Why Your Password Habits Probably Need an Upgrade
Using "password123" or your pet's name across multiple accounts is one of the most common — and dangerous — habits in digital life. When a data breach exposes your credentials at one site, attackers try those same credentials everywhere else. This is called credential stuffing, and it's extremely common.
The good news: creating strong, secure passwords doesn't require a computer science degree. It requires a few smart habits and the right tools.
What Makes a Password Strong?
A strong password has these characteristics:
- Length: At least 12 characters. Longer is better. Length is actually more important than complexity.
- Variety: Mix of uppercase, lowercase, numbers, and symbols.
- Uniqueness: Different for every account. Reusing passwords is the single biggest mistake people make.
- Unpredictability: No dictionary words, personal info (birthdays, names), or obvious patterns.

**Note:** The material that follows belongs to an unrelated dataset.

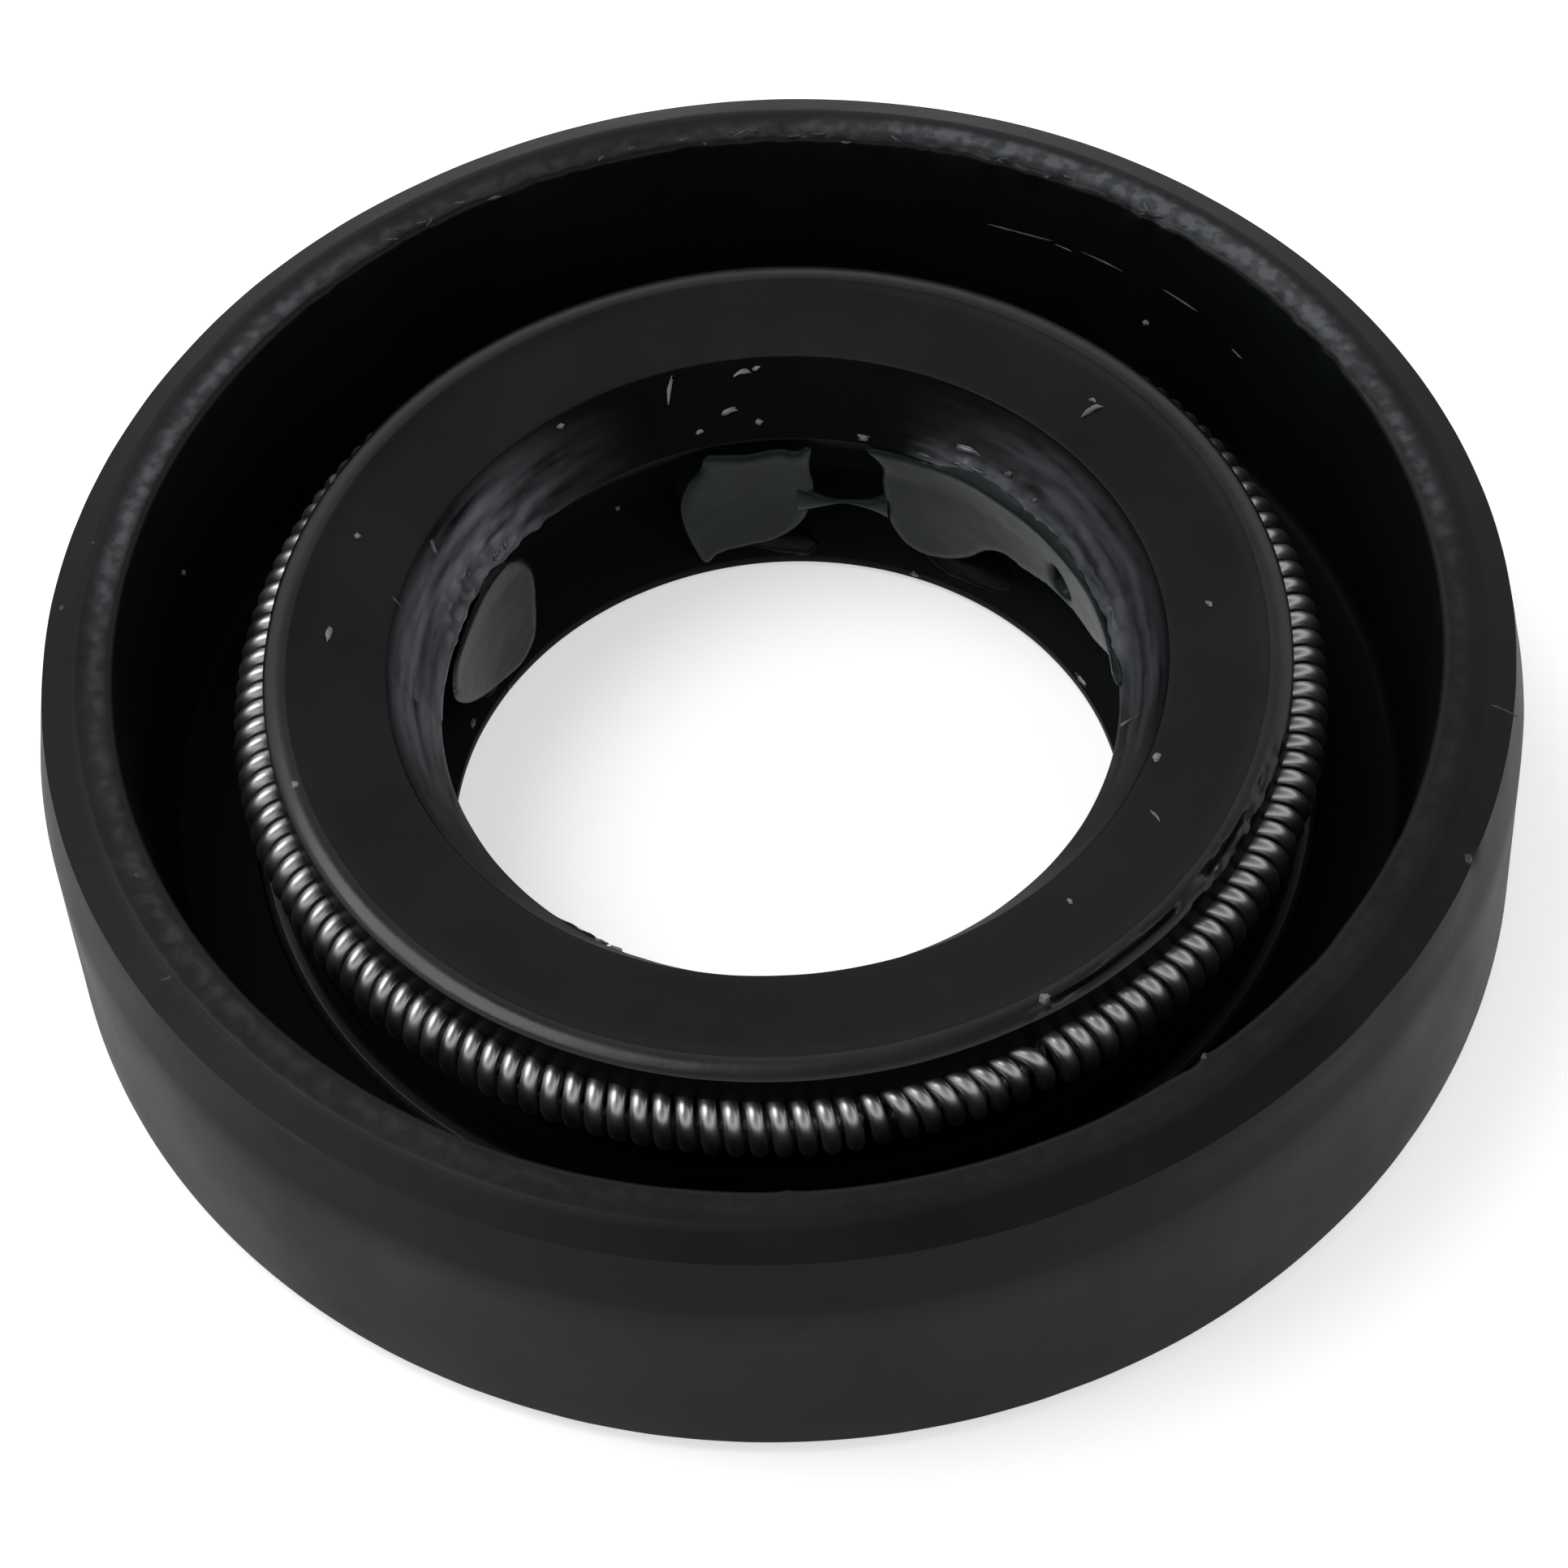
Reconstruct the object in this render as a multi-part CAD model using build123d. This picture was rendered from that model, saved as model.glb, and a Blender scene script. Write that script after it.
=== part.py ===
from build123d import *

import os
from math import cos, pi, radians, sin, sqrt

# A rubber-covered radial shaft seal of nominal size 17 x 35 x 8 (shaft, housing bore, width), lying on its
# back face with its spring side up. The shaft axis is Z, and the origin is the centre of the back face.
# It is the rubber moulding, the stamped steel case that the rubber is moulded round, the garter spring that
# presses the sealing lip onto the shaft, and three dabs of the grease that is packed between its two lips.
# All lengths are in millimetres.

# Nominal size
shaft_diameter = 17.0
housing_diameter = 35.0
seal_width = 8.0

# Outside of the covering: the chamfered back edge, the press-fit wall, the lead-in taper and the rim bevel
back_edge_depth = 0.3
back_edge_height = 0.5
back_edge_round = 0.15
lead_in_depth = 0.3
lead_in_height = 1.79
rim_bevel_depth = 0.75
rim_bevel_height = 0.35
rim_land_width = 0.95
rim_inner_round = 0.2

# Cavity between the rim and the lip, with a raised mould ring on its floor
floor_thickness = 2.1
cavity_draft = 0.66
cavity_corner_round = 0.35
cavity_corner_share = 0.8
floor_ring_offset = 1.39
floor_ring_width = 0.36
floor_ring_height = 0.07
floor_groove_depth = 0.1
outer_groove_width = 0.12
inner_groove_width = 0.3

# Garter spring, a closely wound ring whose two ends are screwed into each other
spring_turns = 148
spring_ring_radius = 12.2
spring_centre_height = 5.5
coil_diameter = 1.5
wire_diameter = 0.42
joint_angle = -74.0
joint_turns = 3
joint_pitch_stretch = 1.2
joint_end_lead = 0.75
joint_taper = 0.08

# Lip head and the groove that holds the spring
spring_clearance = 0.03
head_height = 7.2
head_wall_inset = 0.1
head_round = 0.18
head_face_dish = 0.25
head_mouth_round = 0.06
groove_foot_inset = 0.3
groove_foot_thickness = 0.33
groove_foot_slope = 0.35
groove_foot_round = 0.12

# Sealing lip and the flexible web that carries it
lip_interference = 0.45
lip_edge_height = 5.2
lip_front_depth = 1.15
lip_edge_round = 0.05
lip_back_depth = 0.9
lip_back_height = 1.35
lip_back_round = 0.3
web_inset = 0.7
web_thickness = 1.05
web_top_height = 3.35
web_top_round = 0.5
web_root_round = 0.5

# Dust lip and the grooves on either side of it
dust_lip_interference = 0.3
dust_lip_thickness = 0.33
dust_lip_back = 0.12
dust_lip_round = 0.06
pocket_height = 1.7
pocket_round = 0.35
back_groove_depth = 0.8
back_groove_width = 0.55
back_groove_round = 0.15

# Steel case
steel_thickness = 0.8
steel_wall_cover = 0.8
steel_back_cover = 0.5
steel_rim_cover = 0.9
steel_bend_round = 0.35
flange_reach = 0.45

# Grease between the two lips, in three dabs with plain faces that lie just behind the lips' edges. Each
# outline runs round its dab: an azimuth, and how far up it is from the dust lip (0) to the sealing edge (1).
# The space it is cut from reaches a little way into the rubber, which is then taken out of it.
grease_setback = 0.03
grease_root = 0.1
left_grease_outline = [
    (164.2, 0.58), (159.5, 0.32), (152.4, 0.15), (145.5, 0.05), (140.0, 0.04), (136.5, 0.16),
    (135.2, 0.43), (136.4, 0.73), (141.0, 0.91), (150.0, 0.97), (158.0, 0.93), (163.2, 0.81),
]
rear_grease_outline = [
    (104.9, 0.54), (103.8, 0.22), (101.4, 0.04), (96.5, 0.08), (89.0, 0.12), (84.2, 0.25),
    (81.8, 0.45), (82.0, 0.73), (83.5, 0.88), (90.0, 0.89), (98.0, 0.91), (102.5, 0.75),
]
right_grease_outline = [
    (68.9, 0.66), (68.2, 0.39), (65.5, 0.22), (60.5, 0.16), (54.5, 0.24), (49.0, 0.43), (42.0, 0.51),
    (34.0, 0.53), (18.0, 0.61), (6.0, 0.81), (1.0, 0.95), (10.0, 0.97), (35.0, 0.97), (55.0, 0.97),
    (68.0, 0.93),
]

# Values that follow from those above
outer_radius = housing_diameter / 2
taper_top_radius = outer_radius - lead_in_depth
taper_top_height = seal_width - rim_bevel_height
taper_foot_height = taper_top_height - lead_in_height
bevel_inner_radius = taper_top_radius - rim_bevel_depth
mouth_radius = bevel_inner_radius - rim_land_width
wire_radius = wire_diameter / 2
winding_radius = coil_diameter / 2 - wire_radius
groove_radius = coil_diameter / 2 + spring_clearance
head_wall_radius = spring_ring_radius - head_wall_inset
groove_foot_radius = spring_ring_radius - groove_foot_inset
groove_foot_height = (
    spring_centre_height - sqrt(groove_radius**2 - groove_foot_inset**2) - groove_foot_thickness
)
lip_edge_radius = shaft_diameter / 2 - lip_interference
head_mouth_radius = lip_edge_radius + lip_front_depth
web_outer_radius = groove_foot_radius - web_inset
web_inner_radius = web_outer_radius - web_thickness
flange_inner_radius = web_outer_radius - flange_reach
floor_ring_radius = web_outer_radius + floor_ring_offset
dust_lip_radius = shaft_diameter / 2 - dust_lip_interference
dust_lip_front = dust_lip_back + dust_lip_thickness


def section(corners):
    """A face in the XZ plane from its corners, each a radius, a height and how far it is rounded."""
    points = [(radius, height) for radius, height, _ in corners]
    rounds = [rounding for _, _, rounding in corners]
    return make_face(Plane.XZ * FilletPolyline(*points, radius=rounds, close=True))


def outside_corners():
    """The back face, the press-fit wall, the lead-in taper and the rim."""
    return [
        (outer_radius - back_edge_depth, 0, back_edge_round),
        (outer_radius, back_edge_height, back_edge_round),
        (outer_radius, taper_foot_height, 0),
        (taper_top_radius, taper_top_height, 0),
        (bevel_inner_radius, seal_width, 0),
        (mouth_radius, seal_width, rim_inner_round),
    ]


def cavity_corners():
    """The drafted wall and the floor of the cavity, in to the foot of the web."""
    floor = floor_thickness
    ring_top = floor + floor_ring_height
    groove = floor - floor_groove_depth
    ring_outer = floor_ring_radius + floor_ring_width / 2
    ring_inner = floor_ring_radius - floor_ring_width / 2
    floor_edge = mouth_radius - cavity_draft
    land_edge = ring_outer + outer_groove_width
    corner_round = min(cavity_corner_round, cavity_corner_share * (floor_edge - land_edge))
    return [
        (floor_edge, floor, corner_round),
        (land_edge, floor, 0),
        (ring_outer + outer_groove_width / 2, groove, 0),
        (ring_outer, ring_top, floor_ring_height),
        (ring_inner, ring_top, floor_ring_height),
        (ring_inner - inner_groove_width / 4, groove, 0),
        (ring_inner - inner_groove_width * 3 / 4, groove, 0),
        (ring_inner - inner_groove_width, floor, 0),
        (web_outer_radius, floor, web_root_round),
    ]


def lip_corners():
    """The web, the foot of the spring groove, the lip head and the sealing edge, back down to the pocket."""
    return [
        (web_outer_radius, groove_foot_height - groove_foot_slope, web_root_round),
        (groove_foot_radius, groove_foot_height, groove_foot_round),
        (groove_foot_radius, spring_centre_height, 0),
        (head_wall_radius, spring_centre_height, 0),
        (head_wall_radius, head_height, head_round),
        (head_mouth_radius, head_height - head_face_dish, head_mouth_round),
        (lip_edge_radius, lip_edge_height, lip_edge_round),
        (lip_edge_radius + lip_back_depth, lip_edge_height - lip_back_height, lip_back_round),
        (web_inner_radius, web_top_height, web_top_round),
        (web_inner_radius, pocket_height, pocket_round),
    ]


def dust_lip_corners():
    """The dust lip and the groove between it and the back face."""
    return [
        (dust_lip_radius, dust_lip_front, dust_lip_round),
        (dust_lip_radius, dust_lip_back, dust_lip_round),
        (flange_inner_radius - back_groove_width, back_groove_depth, back_groove_round),
        (flange_inner_radius, 0, back_groove_round),
    ]


def case_section():
    """The L of the stamped case: its leg stands in the rim and its flange lies in the back."""
    leg_outer = outer_radius - steel_wall_cover
    leg_inner = leg_outer - steel_thickness
    leg_top = seal_width - steel_rim_cover
    flange_front = steel_back_cover + steel_thickness
    return section(
        [
            (flange_inner_radius, steel_back_cover, 0),
            (leg_outer, steel_back_cover, steel_bend_round + steel_thickness),
            (leg_outer, leg_top, 0),
            (leg_inner, leg_top, 0),
            (leg_inner, flange_front, steel_bend_round),
            (flange_inner_radius, flange_front, 0),
        ]
    )


def covering_outline():
    return section(outside_corners() + cavity_corners() + lip_corners() + dust_lip_corners())


def rubber_body():
    """One moulding, with an open groove for the spring and a closed space that the case fills."""
    groove = Plane.XZ * Pos(spring_ring_radius, spring_centre_height) * Circle(groove_radius)
    return revolve(covering_outline() - groove - case_section(), Axis.Z)


def steel_case():
    return revolve(case_section(), Axis.Z)


def outer_slots():
    """Where the wire passes the outside of the ring, counted in turns.

    Past each end the wire runs at twice the pitch for joint_turns turns, so that one end lies between the
    turns of the other and every slot is filled once.
    """
    first_end = [2 * turn for turn in range(joint_turns + 1)]
    single = list(range(2 * joint_turns + 1, spring_turns))
    second_end = [spring_turns + 2 * turn + 1 for turn in range(joint_turns)]
    return first_end + single + second_end


def ring_point(slot, side):
    """A point of the wire's centre line outside (side 1) or inside (side -1) the ring's own centre line.

    The joint begins one and a half slots before slot 0 and ends as far past its last slot. The pitch is
    stretched over both of those lengths, which leaves room for the ends, and the joint's turns are tapered.
    """
    entry = 1.5
    joint_length = 2 * joint_turns - 1 + 2 * entry
    widening = (joint_pitch_stretch - 1) * entry
    slot_pitch = 2 * pi / (spring_turns + 2 * widening)
    laps, place = divmod(slot + entry, spring_turns)
    entered = max(0.0, min(place, entry))
    left = max(0.0, min(place, joint_length) - joint_length + entry)
    travel = place + (joint_pitch_stretch - 1) * (entered + left)
    joint_middle = joint_length / 2 + widening
    angle = radians(joint_angle) + 2 * pi * laps + slot_pitch * (travel - joint_middle)
    taper = joint_taper if 0 < place < joint_length else 0
    radius = spring_ring_radius + side * (winding_radius - taper)
    return Vector(radius * cos(angle), radius * sin(angle), spring_centre_height)


def spring_path():
    """The wire's centre line: an upright half circle over each turn, then one under it to the next."""
    outer = outer_slots()
    between = [(one + other) / 2 for one, other in zip(outer, outer[1:])]
    inner = [outer[0] - joint_end_lead] + between + [outer[-1] + joint_end_lead]
    inner_points = [ring_point(slot, -1) for slot in inner]
    outer_points = [ring_point(slot, 1) for slot in outer]
    arcs = []
    for start, top_end, bottom_end in zip(inner_points, outer_points, inner_points[1:]):
        arcs.append(half_circle(start, top_end, 1))
        arcs.append(half_circle(top_end, bottom_end, -1))
    return Wire(arcs)


def half_circle(start, end, side):
    """An upright half circle from start to end, over them where side is 1 and under them where it is -1."""
    crown = (start + end) / 2 + Vector(0, 0, side * (end - start).length / 2)
    return ThreePointArc(start, crown, end).edge()


def garter_spring():
    path = spring_path()
    wire_section = Plane(path @ 0, z_dir=path % 0) * Circle(wire_radius)
    return sweep(wire_section, path=path)


def grease_ring():
    """The space between the two lips, from the grease's free face back to the web."""
    root_radius = web_inner_radius + grease_root
    corners = [
        (lip_edge_radius + grease_setback, lip_edge_height),
        (dust_lip_radius + grease_setback, dust_lip_front - grease_root),
        (root_radius, pocket_height - grease_root),
        (root_radius, lip_edge_height),
    ]
    space = make_face(Plane.XZ * Polyline(*corners, close=True)) - covering_outline()
    return revolve(space, Axis.Z)


def grease_dab(outline):
    """The part of the grease ring inside an outline, which is seen from the shaft axis."""
    azimuths = [azimuth for azimuth, _ in outline]
    middle = (min(azimuths) + max(azimuths)) / 2
    across = (-sin(radians(middle)), cos(radians(middle)), 0)
    outward = (cos(radians(middle)), sin(radians(middle)), 0)
    gap = lip_edge_height - dust_lip_front
    points = [
        (lip_edge_radius * sin(radians(azimuth - middle)), dust_lip_front + share * gap)
        for azimuth, share in outline
    ]
    seen_from_axis = Plane(origin=(0, 0, 0), x_dir=across, z_dir=outward)
    face = make_face(seen_from_axis * Spline(*points, periodic=True))
    return (grease_ring() & extrude(face, amount=head_wall_radius)).solid()


os.makedirs("parts", exist_ok=True)
export_step(rubber_body(), "parts/rubber_body.step")
export_step(steel_case(), "parts/steel_case.step")
export_step(garter_spring(), "parts/garter_spring.step")
export_step(grease_dab(left_grease_outline), "parts/left_grease.step")
export_step(grease_dab(rear_grease_outline), "parts/rear_grease.step")
export_step(grease_dab(right_grease_outline), "parts/right_grease.step")
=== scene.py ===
import random
from math import atan2, ceil, cos, degrees, hypot, pi, radians, sin

import bmesh
import bpy
import numpy as np
from mathutils import Matrix, Vector, geometry, noise

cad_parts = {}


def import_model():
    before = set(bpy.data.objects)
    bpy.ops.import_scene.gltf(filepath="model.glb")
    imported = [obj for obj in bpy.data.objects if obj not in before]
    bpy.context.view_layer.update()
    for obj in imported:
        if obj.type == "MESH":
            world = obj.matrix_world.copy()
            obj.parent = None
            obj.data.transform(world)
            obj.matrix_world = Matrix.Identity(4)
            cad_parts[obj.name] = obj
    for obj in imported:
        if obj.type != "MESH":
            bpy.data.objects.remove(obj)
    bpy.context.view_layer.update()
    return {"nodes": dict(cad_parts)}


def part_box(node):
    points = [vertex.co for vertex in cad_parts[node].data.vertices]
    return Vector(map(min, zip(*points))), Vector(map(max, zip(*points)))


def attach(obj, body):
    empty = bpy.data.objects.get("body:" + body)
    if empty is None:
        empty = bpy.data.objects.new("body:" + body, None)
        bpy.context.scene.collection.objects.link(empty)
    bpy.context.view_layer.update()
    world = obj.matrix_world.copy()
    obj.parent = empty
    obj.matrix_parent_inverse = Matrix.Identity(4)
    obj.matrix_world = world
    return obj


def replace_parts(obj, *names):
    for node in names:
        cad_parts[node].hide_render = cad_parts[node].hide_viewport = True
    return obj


# A rubber-covered radial shaft seal on a pale floor: the covering with its wear, the garter spring, and the
# grease, lint and crumbs that lie on it. Lengths are in millimetres and turned into metres where a mesh is
# made, angles are in degrees, and a place on the seal is an azimuth, a radius and a height.

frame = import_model()

MM = 0.001
seal_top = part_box("rubber_body")[1]
outer_radius = seal_top.x / MM
seal_width = seal_top.z / MM


# ---------------------------------------------------------------- the covering's section

# The outside, from the back edge up over the wall, its lead-in taper and the bevel to the rim's flat land.
back_edge_width = 0.3
back_edge_height = 0.5
taper_height = 5.86
bevel_foot_radius = outer_radius - 0.3
bevel_foot_height = seal_width - 0.35
bevel_top_radius = outer_radius - 1.05
mouth_radius = outer_radius - 2

# The cavity, and the mould ring that stands in a shallow channel of its floor.
wall_foot_radius = 14.84
floor_height = 2.1
mould_ring_radius = 12.59
mould_ring_shoulder = 2.14
mould_ring_top = 2.21
channel_bed = 2.0
neck_radius = 11.2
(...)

Strategy 1: The Passphrase Method
Instead of a complicated string of characters, use a passphrase — a sequence of random words strung together. For example:
correct-horse-battery-staple
This approach, popularized by security researcher Bruce Schneier and the XKCD comic, creates passwords that are both long (high entropy) and easier to remember than xK#9!mQ2. Add numbers or symbols between words to strengthen it further: correct7Horse!battery
Strategy 2: Use a Password Manager
This is the gold standard recommendation from security professionals. A password manager generates, stores, and auto-fills unique complex passwords for every site. You only need to remember one strong master password.
Well-regarded free options include:
- Bitwarden — Open-source, free tier is excellent, cross-platform
- KeePass — Fully local storage, no cloud, maximum control
- Apple Keychain / Google Password Manager — Built-in, convenient if you stay within their ecosystems
What to Avoid
| Bad Practice | Why It's Risky |
|---|---|
| Using your name or birthday | Easily guessed or found via social media |
| Reusing passwords | One breach exposes all your accounts |
| Simple substitutions (p@ssw0rd) | Attackers know these patterns — they're in every dictionary attack |
| Storing passwords in plain text | A notes app or spreadsheet is not secure |
| Sharing passwords via SMS or email | Neither channel is reliably encrypted |
Enable Two-Factor Authentication (2FA)
Even the strongest password can be compromised. Two-factor authentication (2FA) adds a second layer — typically a time-sensitive code from an app like Authy or Google Authenticator — that an attacker would need even if they had your password.
Enable 2FA on every account that supports it, prioritizing:
- Email accounts (they're the master key to everything else)
- Banking and financial services
- Social media accounts
- Any account storing payment information
Check If Your Passwords Have Been Exposed
Visit haveibeenpwned.com — a free, reputable service run by security researcher Troy Hunt — to check if your email or passwords have appeared in known data breaches. If they have, change those passwords immediately.
Strong password hygiene is one of the highest-impact security improvements you can make, and most of it requires no technical expertise — just a change in habit.